Zuerst ist da allerdings ein Abschied: Die kleine Nelly (Joséphine Sanz) streift durch die Gänge eines Altersheims, in dem ihre Großmutter die letzten Tage ihres Lebens verbracht hat. Danach begibt sie sich mit ihren Eltern (Nina Meurisse und Stéphane Varupenne) auf den Weg zum Haus der Verstorbenen, um es auszuräumen. Kaum beginnt der Streifzug durch die Vergangenheit, erwacht diese heimlich zum Leben. Beim Spielen trifft Nelly auf ein anderes Mädchen, das zufällig den gleichen Namen wie ihre Mutter trägt. Marion (Gabrielle Sanz) wohnt im Haus nebenan, das seltsam vertraut aussieht.

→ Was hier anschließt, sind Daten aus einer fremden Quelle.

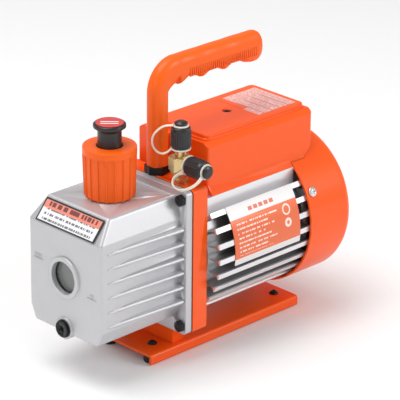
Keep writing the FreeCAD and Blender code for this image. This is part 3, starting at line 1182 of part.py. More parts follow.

Sorgfältig schaut sich Claire Mathons Kamera in den Zimmern um und zeigt uns eine frühere Version des Hauses, das eigentlich ausgeräumt werden soll. Nelly befindet sich an keinem fremden Ort, sondern jenem, an dem ihre Mutter aufgewachsen ist. Und das Mädchen ihr gegenüber ist niemand Geringeres als Marion in jungen Jahren. Eine unwahrscheinliche Begegnung, die von Sciamma weit abseits der großen Bilder inszeniert wird, die Science-Fiction-Filme für gewöhnlich auffahren, wenn Zukunft und Vergangenheit in einem Raum kollidieren, der nur im Kino möglich ist.

Nelly und Marion treffen zwischen den Zeiten nicht als Tochter und Mutter, sondern als Freundinnen aufeinander. Gemeinsam toben sie durchs Laub, bauen eine Hütte und richten mit purer Begeisterung beim Kochen die größtmögliche Sauerei in der Küche an. Keine überlebensgroßen Konzepte und auch keine komplizierten Erklärungen: Genauso wie sich die Mädchen in ihrer Gemeinsamkeit verlieren, verschwendet Sciamma keine Gedanken daran, das Geschehen zu rechtfertigen. Sie taucht einfach ein in diese magische Welt voller Herbstfarben und verliert sich in einer Schlichtheit, die viele Filme fürchten.

Petite Maman wartet mit einer klaren Filmsprache auf und bringt selbst abstrakte Ideen auf den Punkt, sei es die Musik der Zukunft, die beim Abenteuer in der Natur erklingt, oder der paradoxe Gedanke, dass sich Mutter und Tochter im gleichen Alter begegnen und einen Dialog führen, dessen Echo („You’re not responsible for my sadness“) bis in die Gegenwart reicht. Was ist, wenn wir den Menschen kurz über den Weg laufen, bevor sie für uns zu den Menschen werden, die wir schon immer kennen? Petite Maman entlässt uns mit einem tiefen Verständnis für komplexe Gefühle aus dem Kino.